Central Croydon looks like it is going to be a ghost town for a couple of years, as its two flagship attractions, the Whitgift Centre and Fairfield Halls, are both closed for redevelopment at the same time.
The temporary closure of the Fairfield Halls was announced late last night by Croydon’s Labour-run Council, as it revealed its “ambitious” (yawn) plans for College Green and the surrounding area.
Tellingly, the council omitted to provide any timescales for the redevelopment process or the price tag. The Tory opposition on the council was quick to suggest that this will be a cut-price scheme, with much less than the £34 million earmarked last year for the long-delayed and much-overdue Fairfield Halls redevelopment to be spent.
In the absence of any firm detail, the council leader, Tony Newman, resorted to his usual hackneyed cliche: “These visionary plans will put the borough well and truly on the cultural map,” the council press office had him saying, although if the Town Hall’s sketch map (possibly drawn in the lunch break by a Year 6 pupil) is all that we have to go on, then it really ain’t much of a map at all.

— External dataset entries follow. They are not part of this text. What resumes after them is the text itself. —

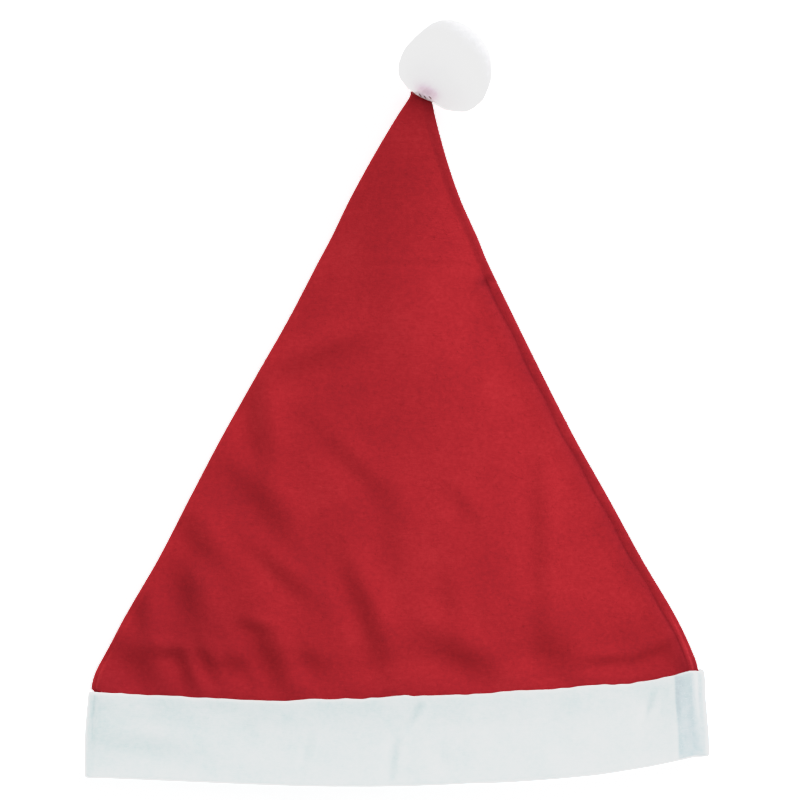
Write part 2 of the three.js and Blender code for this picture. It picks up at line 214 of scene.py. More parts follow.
def lengthAt(across, felt, onBack):
    peek = np.where(onBack, 0, smoothLine(peekLine, across) * hat["hemRise"])
    hem = smoothLine(hemLine, across) * hat["hemRise"] + peek
    top = smoothLine(topLine, across) * hat["hemRise"]
    overBand = np.clip(felt / hat["bandHeight"], 0, 1)
    fade = 1 - smooth((felt - hat["bandHeight"]) / (hat["length"] / 2))
    skew = hat["tipSkew"] * across * smooth(1 - (hat["length"] - felt) / hat["tipSkewRun"])
    return felt + (hem * (1 - overBand) + top * overBand) * fade - skew


def underside(felt):
    fade = 1 - smooth((felt - hat["bandHeight"]) / hat["bandStepFade"])
    step = (bandStep - hat["crownWall"] / 2) * fade
    return hat["crownWall"] / 2 + step + hat["tipLift"] * smoothLine(liftLine, felt / hat["length"])


# Height of folds, hollows and swells. Each row gives the middle of one in the plan, its heading in
# degrees, half length, half width, bend per metre, depth, and how far it leans over sideways.
def foldHeight(rows, x, y):
    total = np.zeros(x.shape)
    for midX, midY, heading, halfLength, halfWidth, bend, depth, lean in rows:
        cosine, sine = math.cos(math.radians(heading)), math.sin(math.radians(heading))
        along = (x - midX) * cosine + (y - midY) * sine
        off = ((y - midY) * cosine - (x - midX) * sine - bend / 1000 * along**2) / halfWidth
        profile = lean * off * np.exp((1 - off**2) / 2) - depth * np.exp(-(off**2))
        total += profile * np.exp(-((along / halfLength) ** 2))
    return total


# Side seam of the crown, measured inwards from the right shoulder of the front
seam = {
    "inset": 0.9,
    "depth": 0.3,
    "reach": 1.1,
    "top": 232.0,
    "fade": 9.0,
    "allowanceStart": 5.0,
    "allowanceEnd": 6.2,
    "allowanceWidth": 12.0,
    "allowanceLift": 0.35,
    "puckerEvery": 4.2,
    "puckerDepth": 0.25,
    "lineReach": 0.7,
    "linePress": 0.45,
    # Painted shade inside the seam and round the turned right edge
    "innerShade": 0.75,
    "innerShadeReach": 8.0,
    "rimShade": 1.0,
    "rimTurn": 0.3,
    "wanderEvery": 31.0,
    "wander": 0.35,
}

# How much the strip outside the seam is pressed flat and painted in shade, along the felt.
stripPressAndShade = [
    (27, 0.6), (48, 0.6), (62, 0.45), (80, 0.3), (120, 0.3),
    (160, 0.4), (200, 0.45), (232, 0.4), (320, 0.3),
]


# The sewn line wanders a little along the hat.
def seamLine(felt):
    return seam["inset"] + seam["wander"] * np.sin(2 * math.pi * felt / seam["wanderEvery"])


def seamHeight(inboard, felt):
    belowTop = 1 - smooth((felt - seam["top"]) / seam["fade"])
    shown = smooth((felt - hat["bandHeight"]) / seam["fade"]) * belowTop
    groove = np.maximum(0, 1 - np.abs(inboard - seamLine(felt)) / seam["reach"])
    rise = smooth((inboard - seam["reach"]) / (seam["allowanceStart"] - seam["reach"]))
    fall = smooth((inboard - seam["allowanceEnd"]) / (seam["allowanceWidth"] - seam["allowanceEnd"]))
    pucker = 1 + seam["puckerDepth"] * np.sin(2 * math.pi * felt / seam["puckerEvery"])
    return shown * (seam["allowanceLift"] * rise * (1 - fall) - seam["depth"] * groove * pucker)


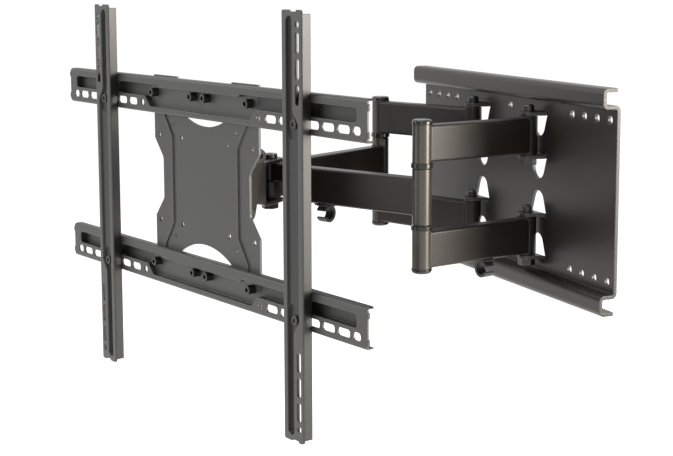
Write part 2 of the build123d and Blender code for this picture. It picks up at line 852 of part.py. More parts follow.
# Upright rails: each is a channel with a long pressed groove towards its inner side, which is wide
# between the screws and deepest around and beyond them, and slots along its outer side
upright_bottom = upright_top - upright_length
upright_middle = (upright_top + upright_bottom) / 2
upright_back = face.offset(rail_depth)
upright_inside = upright_width - 2 * upright_sheet
groove_start = upright_offset - upright_width / 2 + groove_inset
narrow_side = groove_start + groove_width
wide_side = groove_start + wide_groove
wide_centre = (groove_start + wide_side) / 2
upright_ends = ((1, upright_screw_levels[0], upright_top), (-1, upright_screw_levels[1], upright_bottom))
with BuildSketch(face) as deep:
    for way, screw_level, end in upright_ends:
        low = screw_level - way * groove_below_screw
        high = end - way * groove_margin
        with BuildLine():
            FilletPolyline(
                (groove_start, low),
                (groove_start, high),
                (narrow_side, high),
                (narrow_side, screw_level + way * widening_length),
                (wide_side, screw_level),
                (wide_side, low),
                close=True,
                radius=groove_round,
            )
        make_face()
with BuildSketch(face) as shallow:
    with Locations((wide_centre, -slot_drop)):
        Rectangle(wide_groove, rail_spacing - 2 * groove_below_screw + 2 * groove_round)
with BuildPart() as right_upright:
    with BuildSketch(upright_back):
        with Locations((upright_offset, upright_middle)):
            Rectangle(upright_width, upright_length)
    extrude(amount=upright_depth)
    front = right_upright.faces().sort_by(Axis(face.origin, face.z_dir))[-1]
    fillet(front.edges().filter_by(lambda edge: edge.length > upright_width), upright_bend)
    layer_bottom = 0
    for layer_top, pressed in (
        (upright_depth - groove_depth - upright_sheet, ()),
        (upright_depth - wide_groove_depth - upright_sheet, (deep,)),
        (upright_depth - upright_sheet, (deep, shallow)),
    ):
        with BuildSketch(upright_back.offset(layer_bottom)):
            with Locations((upright_offset, upright_middle)):
                Rectangle(upright_inside, upright_length)
            for groove in pressed:
                for outline in groove.sketch_local.faces():
                    offset(outline, amount=upright_sheet, mode=Mode.SUBTRACT)
        extrude(amount=layer_top - layer_bottom, mode=Mode.SUBTRACT)
        layer_bottom = layer_top
    with BuildSketch(upright_back):
        for end_centre in (upright_top - flange_setback / 2, upright_bottom + flange_setback / 2):
            with Locations((upright_offset, end_centre)):
                Rectangle(upright_width, flange_setback)
    extrude(amount=upright_depth - upright_sheet, mode=Mode.SUBTRACT)
    with BuildSketch(upright_back):
        with Locations((upright_offset, upright_middle)):
            RectangleRounded(upright_width, upright_length, upright_corner)
        notch_x = upright_offset + end_notch_offset
        with Locations((notch_x, upright_top), (notch_x, upright_bottom)):
            Rectangle(end_notch_width, 2 * end_notch_depth, mode=Mode.SUBTRACT)
    extrude(amount=upright_depth, mode=Mode.INTERSECT)
    for groove, depth in ((shallow, wide_groove_depth), (deep, groove_depth)):
        with BuildSketch(upright_back.offset(upright_depth)):
            add(groove.sketch_local)
        extrude(amount=-depth, taper=groove_taper, mode=Mode.SUBTRACT)
    slot_x = upright_offset + upright_slot_offset
    with BuildSketch(upright_back):
        for i in range(upright_slots):
            inset = upright_first_slot + i * upright_slot_pitch
            with Locations((slot_x, upright_top - inset), (slot_x, upright_bottom + inset)):
                SlotOverall(upright_slot_length, upright_slot_width, rotation=90)
        with Locations((slot_x, upright_top - upright_end_hole), (slot_x, upright_bottom + upright_end_hole)):
            Circle(upright_hole / 2)
        with Locations(*[(upright_offset, level) for level in upright_screw_levels]):
            Circle(screw_diameter / 2 + bolt_play)
    extrude(amount=upright_depth, mode=Mode.SUBTRACT)
save(right_upright.part, "right_upright_rail")

# The left upright is the right one's mirror image across the middle of the screen frame
with BuildPart() as left_upright:
    mirror(right_upright.part, about=Plane(face.origin, x_dir=face.z_dir, z_dir=face.x_dir))
save(left_upright.part, "left_upright_rail")

screw_seat = upright_depth - groove_depth
with BuildPart() as upright_screws:
    for side in (-1, 1):
        for level in upright_screw_levels:
            add(socket_bolt(
                face_point((side * upright_offset, level), rail_depth + screw_seat),
                low_head_diameter,
                low_head_height,
                screw_diameter,
                screw_seat + rail_sheet + nut_height,
                screw_socket,
            ))
save(upright_screws.part, "upright_screws")

with BuildPart() as upright_nuts:
    for side in (-1, 1):
        for level in upright_screw_levels:
            seat = back_point((side * upright_offset, level), rail_depth - rail_sheet)
            add(hex_nut(seat, nut_width, nut_height, screw_diameter + 2 * press_gap))
save(upright_nuts.part, "upright_nuts")


def cable_clip(start, end, along, underside):
    """Open cable loop below a tube: a flat foot on the tube and a ring with its mouth to the side."""
    way = heading(start, end)
    origin = (start[0] + along * way[0], start[1] + along * way[1], underside)
    section = Plane(origin=origin, x_dir=(-way[1], way[0], 0), z_dir=way)
    with BuildPart() as clip:
        with BuildSketch(section):
            with Locations((0, -clip_foot_sheet - clip_outer)):
                Circle(clip_outer + clip_foot_sheet / 2)
                Circle(clip_outer - clip_wall, mode=Mode.SUBTRACT)
            with Locations((clip_outer, -clip_foot_sheet - clip_outer)):
                Rectangle(clip_outer, clip_mouth, mode=Mode.SUBTRACT)
            with Locations((0, -clip_foot_sheet / 2)):
                Rectangle(tube_thickness, clip_foot_sheet)
        extrude(amount=clip_width / 2, both=True)
        with BuildSketch(section.offset(-clip_foot_length / 2)):
            with Locations((0, -clip_foot_sheet / 2)):
                Rectangle(clip_width, clip_foot_sheet)
        extrude(amount=clip_foot_length)
    return clip.part


save(cable_clip(right_elbow, head_axis, forearm_clip_along, -tube_height / 2), "forearm_cable_clip")
save(cable_clip(right_shoulder, right_elbow, arm_clip_along, -arm_level - tube_height / 2), "arm_cable_clip")

print("right elbow", right_elbow, "left elbow", left_elbow, "plate centre", plate_centre)
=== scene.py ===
import math

import bpy
import numpy as np
from mathutils import Matrix, Vector


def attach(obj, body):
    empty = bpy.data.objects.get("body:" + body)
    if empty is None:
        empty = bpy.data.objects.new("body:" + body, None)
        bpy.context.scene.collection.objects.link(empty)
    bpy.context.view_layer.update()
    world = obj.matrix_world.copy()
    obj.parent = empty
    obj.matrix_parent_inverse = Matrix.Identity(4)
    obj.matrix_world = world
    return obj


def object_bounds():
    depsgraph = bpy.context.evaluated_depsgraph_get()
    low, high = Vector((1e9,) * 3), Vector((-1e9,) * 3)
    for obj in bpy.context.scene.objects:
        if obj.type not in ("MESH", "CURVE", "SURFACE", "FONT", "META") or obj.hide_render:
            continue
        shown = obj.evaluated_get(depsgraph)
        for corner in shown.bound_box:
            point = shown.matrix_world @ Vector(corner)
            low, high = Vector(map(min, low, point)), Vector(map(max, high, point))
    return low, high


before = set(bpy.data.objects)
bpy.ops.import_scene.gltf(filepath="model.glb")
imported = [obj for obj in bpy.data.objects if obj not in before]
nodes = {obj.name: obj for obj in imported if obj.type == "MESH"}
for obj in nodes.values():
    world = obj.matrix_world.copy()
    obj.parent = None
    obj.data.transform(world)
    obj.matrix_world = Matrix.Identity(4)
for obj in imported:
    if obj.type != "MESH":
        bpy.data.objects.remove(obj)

cad_low, cad_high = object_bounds()

# The view: a long lens to the right of the mount and above its middle, turned towards the wall and
# a little down. A small shift up keeps the uprights nearly upright, as they are in the photograph.
picture_width = 673
picture_height = 456
lens_pixels = 1416.4
axis_column = 370
axis_row = 165
sensor_width = 36
camera_place = Vector((1.4253, -0.8447, 0.2286))
camera_turn = math.radians(65.14)
camera_dip = math.radians(7.41)
camera_data = bpy.data.cameras.new("camera")
camera_data.sensor_width = sensor_width
camera_data.lens = lens_pixels / picture_width * sensor_width
camera_data.shift_x = (picture_width / 2 - axis_column) / picture_width
camera_data.shift_y = (axis_row - picture_height / 2) / picture_width
camera = bpy.data.objects.new("camera", camera_data)
aim = Matrix.Rotation(camera_turn, 4, "Z") @ Matrix.Rotation(math.pi / 2 - camera_dip, 4, "X")
camera.matrix_world = Matrix.Translation(camera_place) @ aim
bpy.context.scene.collection.objects.link(camera)
bpy.context.scene.camera = camera
bpy.context.scene.view_settings.view_transform = "Standard"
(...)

Typically, from a Town Hall where council officials make all the key decisions, the press release was issued before the majority of our elected councilors in the ruling Labour group had been briefed.
“The first phase of the plans would see the construction of a start[sic]-of-the-art college, bringing new facilities for all of Croydon College’s faculties including for the renowned school of art, on the Barclay Road Annex site,” the council press release states.“Complementing this, the neighbouring Fairfield Halls will be transformed into a modern concert and events venue, designed to attract world-class acts and become the focal point for Croydon’s creative and cultural scene.
“The venue’s 1,800-seat Concert Hall will retain its acoustic integrity, but will be fully refurbished to include new seating and modernised backstage and servicing areas. The rest of the 1962 building, including the 755-seat Ashcroft Theatre, will be refurbished to contain flexible performance and arts spaces.”
And while all this happens, it seems that anyone in central Croydon will need to don a hard hard and wear a hi-viz vest.
Given the plans for the Whitgift Centre, just across Croydon’s six-lane urban motorway, is to be closed for at least three years once Westfield and Hammerson begin their £1 billion supermall work next year, what is surprising is that the council has opted to have the Fairfield Halls closed at the same time.
“To allow this transformation to take place, Fairfield Halls will be closed for the duration of the redevelopment,” the council press release states, unhelpfully failing to offer a start date or likely duration.
Redevelopment of the Fairfield Halls has been promised – but never delivered – by the then Conservative-run council since 2006. The venue, which used to rival most in the south of England, has suffered from disinvestment and become tired and run-down, its performance offer looking as out-dated as Tony Newman’s cliches.
The new-look plans for the Fairfield will clearly borrow much from the successful recent re-configuration of the Festival Hall on the South Bank.
The intention is to break down the Halls’ almost isolated status, on an island surrounded by busy roads, and make it far more a part of its surroundings, linking through Croydon College to East Croydon Station and the rest of the town centre. “A new mezzanine-level restaurant is also planned, alongside bar and seating areas on the ground floor leading to outside areas on the transformed College Green public square,” we are promised.Significantly, “The project team includes Rick Mather Architects, a practice known for its work on the Royal Festival Hall in central London and the Lyric Theatre in Hammersmith”.
Timothy Godfrey, Labour’s cabinet member for culture, leisure and sport, is supposed to have said: “This will bring about a cultural renaissance in Croydon, breathe new life into Fairfield Halls and transform College Green into a thriving quarter where people want to go out in their free time.” Godfrey has also been a long-time Fairfield Halls trustee.
The council’s plans for the area were first announced just over a year ago. Thirteen months on, the sketch map details have not been fleshed out any further in last night’s announcement, nor has the council revealed how – at a time of massive cuts in local authority grant – they might be paid for. While the council’s head of planning, Jo Negrini, has been able to outline her “vision” in various estate agent-like speeches, it seems no one has yet identified who’s to pick up the bills.
Having failed to flog-off parts of the vastly over-priced Fisher’s Folly council offices to Roehampton University, Croydon Council may be pinning its hopes that development of College Green will underpin the overall viability of the project.
The council release states: “The wider plans for College Green will see the construction of hundreds of new homes…” note the studied imprecision over figures once more… “of a mix of tenures and new shops and restaurants.” The council’s statement fails to mention that across the road from all this is to be the £1billion Hammersfield supermall, full of… new shops and restaurants.
“As well as providing state-of-the-art facilities for our staff and students, we hope that this would provide an incentive for other higher education institutions to open in the area to further complement our offer,” said the ever-hopeful Frances Wadsworth, the College’s chief exec.